Personal information
- Born: 1 June 1975 (age 51) Voosavanipeta, Srikakulam district, Andhra Pradesh, India
- Height: 163 cm (5 ft 4 in)

Sport
- Country: India
- Sport: Weightlifting
- Coached by: Leonid Taranenko

Medal record
Representing India
Olympic Games
| Bronze medal – third place | 2000 Sydney | 69 kg |
World Championships
| Gold medal – first place | 1994 Istanbul | 54 kg |
| Gold medal – first place | 1995 Guangzhou | 54 kg |
| Bronze medal – third place | 1993 Melbourne | 54 kg |
| Bronze medal – third place | 1996 Guangzhou | 54 kg |
Asian Games
| Silver medal – second place | 1994 Hiroshima | 54 kg |
| Silver medal – second place | 1998 Bangkok | 63 kg |

= Karnam Malleswari =

Indian weightlifter (born 1975)

Karnam Malleswari (born 1 June 1975) is a retired Indian weightlifter, currently serving as the Vice-Chancellor of Delhi Sports University, since 2021. She became the first Indian woman to win a medal at the Olympics in 2000, and was India's only medal in the 2000 Olympics. In 1994, she received the Arjuna Award and in 1999, she received the Khel Ratna award, India's highest sporting honour, and the civilian Padma Shri award.

==Career==
Malleswari won the world title in the 54 kg division in 1994 and 1995 and placed third in 1993 and 1996.

In 1994, she won silver at the World Championships in Istanbul and in 1995 she won the Asian Weightlifting Championships in Korea in the 54 kg category. That year, she won the title in China with a record lift of 113 kg at the World Championships. Even before her Olympic win, Malleswari was a two-time weightlifting world champion with 29 international medals, which includes 11 gold medals.

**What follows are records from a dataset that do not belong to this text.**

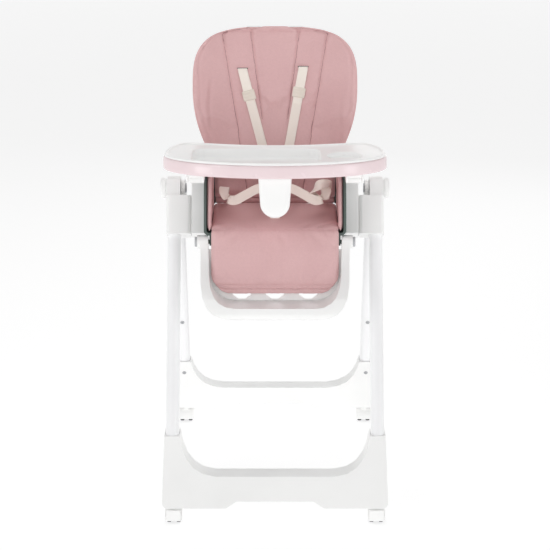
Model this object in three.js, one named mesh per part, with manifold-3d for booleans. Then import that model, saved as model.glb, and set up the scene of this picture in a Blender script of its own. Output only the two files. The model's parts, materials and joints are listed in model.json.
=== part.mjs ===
// Folding baby high chair on eight small twin wheels.
// Millimetres. +X is the right side seen from the front, +Y is the back, +Z is up.
// The origin is on the floor, midway between the four castors.
import * as THREE from 'three';
import { mergeVertices } from 'three/addons/utils/BufferGeometryUtils.js';
import Module from 'manifold-3d';

const wasm = await Module();
wasm.setup();

// ---------------------------------------------------------------- driving dimensions
const PIVOT_Z = 690;          // height of the folding pivot
const LEG_LEAN = 26;          // lean of every leg from the vertical, degrees
const LEG_OFFSET = 25;        // folding pivot to the centre line of a leg
const LEG_WIDTH = 30;         // oval leg tube, across the chair
const LEG_DEPTH = 40;         // oval leg tube, front to back
const LEG_WALL = 1.5;         // tube wall
const LEG_RADIUS = 13.5;      // corner radius of the oval tube
const FRONT_LEG_X = 231;      // centre of a front leg
const REAR_LEG_X = FRONT_LEG_X - 3; // centre of a rear leg

const WHEEL_R = 17;           // twin wheel radius
const BASE_Z = 2 * WHEEL_R + 7; // underside of the two floor bases
const BASE_THICK = 46;        // thickness of a base along the leg's normal
const BASE_TOP_Z = BASE_Z + 65; // top of the cross beam
const LEG_END_Z = BASE_TOP_Z + 1; // height of a tube's lower end, inside its socket
const SOCKET_TOP_Z = BASE_TOP_Z + 81; // top of the leg sockets
const SOCKET_WALL = 2.6;      // socket wall outside the tube
const BASE_FLARE = 4;         // how far a base flares out below its sockets
const ARCH_HALF = 86;         // half width of the arch under the beam
const ARCH_RISE = 14;         // height of that arch
const BASE_CORNER = 12;       // rounding of the lower outer corners

const CASTOR_IN = 4;          // castor stem inside the front leg's centre line
const CASTOR_LINE_Z = BASE_Z + 25.3; // height at which the leg's centre line is over the castor stem
const WHEEL_W = 10;           // width of one tread
const CASTOR_W = 38;          // width over the hood
const CASTOR_TRAIL = 10;      // wheel axle behind the stem
const STEM_R = 5;             // stem radius
const AXLE_R = 3;             // wheel axle radius
const WHEEL_SIDES = 16;       // flats round a wheel, one of them on the floor

const JOINT_IN = 13;          // pivot head, inwards from the front leg's centre line
const JOINT_OUT = 17;         // and outwards
const HEAD_R = 26;            // rounding of the pivot head about the pivot
const CAP_R = 20;             // rounding of the rear leg's pivot plate
const CAP_PLATE = 9;          // thickness of the rear leg's pivot plate
const PIN_R = 6;              // folding pivot pin
const KNOB_R = 23;            // fold release knob
const KNOB_H = 12;            // knob thickness
const KNOB_GAP = 5;           // knob above the pivot head, for its travel

const SLIDER_TOP = 28.5;      // slider housing, distance down the leg from the pivot
const SLIDER_LEN = 90;        // slider housing length along the leg
const SLIDER_WALL = 3;        // slider wall outside the leg
const SLIDER_FRONT = 27.5;    // slider face in front of the leg's centre line
const SLIDER_BACK = 25.5;     // slider face behind the leg's centre line

const ARM_X1 = FRONT_LEG_X - 39.5; // outer face of an armrest, beside the slider
const ARM_WIDTH = 30;         // armrest width
const ARM_X0 = ARM_X1 - ARM_WIDTH;
const ARM_TOP_Z = PIVOT_Z + 70; // armrest top
const ARM_THICK = 24;         // armrest bar height
const ARM_FRONT_Y = -165;     // armrest front end
const ARM_BACK_Y = 62;        // armrest back end

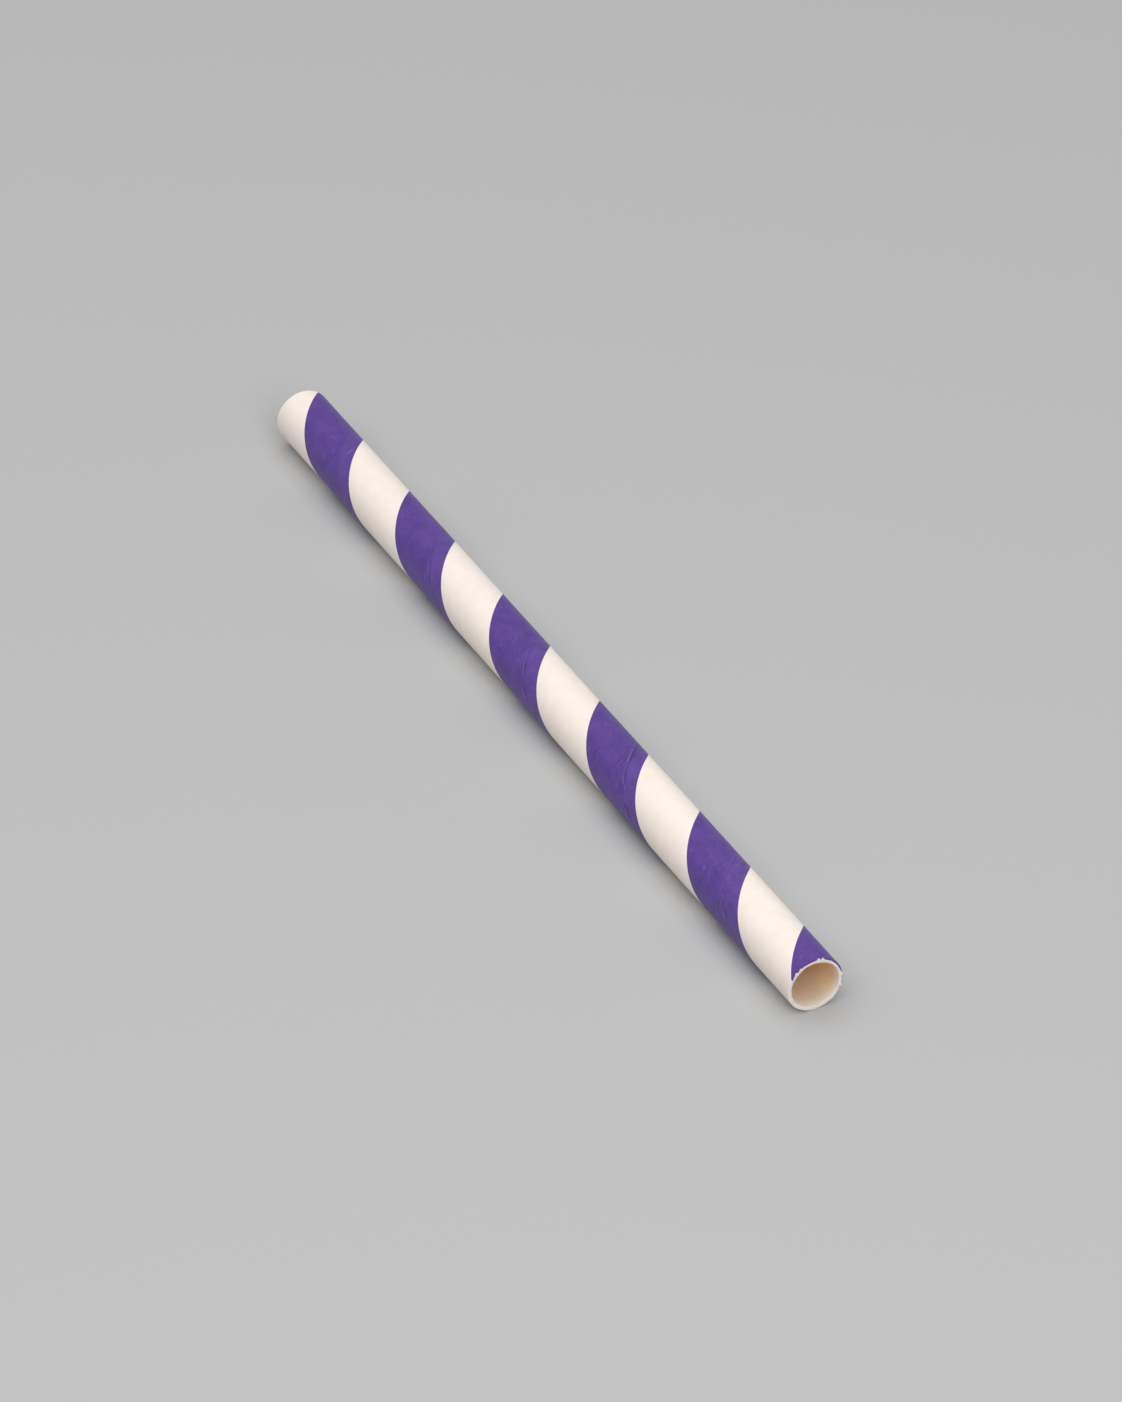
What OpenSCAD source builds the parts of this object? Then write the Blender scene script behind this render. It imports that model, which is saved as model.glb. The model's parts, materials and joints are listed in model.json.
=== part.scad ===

Along with the national and international medals, Malleswari was also awarded with Arjuna Award in 1994, the Rajiv Gandhi Khel Ratna in 1999, and Padma Shri in 1999.

At the 2000 Sydney Olympics, Malleswari lifted 110 kg in the "snatch" and 130 kg in the "clean and jerk" categories for a total of 240 kg. She won the bronze medal and became the first Indian woman to win an Olympic medal. She is also the first Indian weightlifter, male or female, to win an Olympic medal. Her medal was the only medal that India secured in the 2000 Olympics.

In June 2021, she was appointed as the 1st vice-chancellor of Delhi Sports University.

== Personal life ==
Malleswari was born in a Telugu Brahmin family in Srikakulam. She has four sisters and all are married and well settled in life.

Malleshwari started her career when she was 12 and was trained under coach Neelamshetty Appanna. Her sister was married and living in Delhi, and Malleshwari moved to that city for better training when it became clear that she had the potential to become a great athlete. Her talent was soon spotted by the Sports Authority of India. In 1990, Malleshwari joined the national camp and four years later, she became the weight-lifting world championship winner in the 54-kg class.

In 1997, Malleshwari married fellow weightlifter Rajesh Tyagi. In 2001, one year after winning the Olympic bronze medal in her sport, she became a mother with the birth of a son. She planned to return to competitions at the 2002 Commonwealth Games, but withdrew due to her father's death. She retired after failing to score at the 2004 Olympics. Karnam Malleshwari and Tyagi currently live in Yamunanagar, Haryana, with their son and in-laws in a joint family. She works at the Food Corporation of India as Chief General Manager (General Administration).

==Awards==
She is honoured with the Arjuna award in 1994.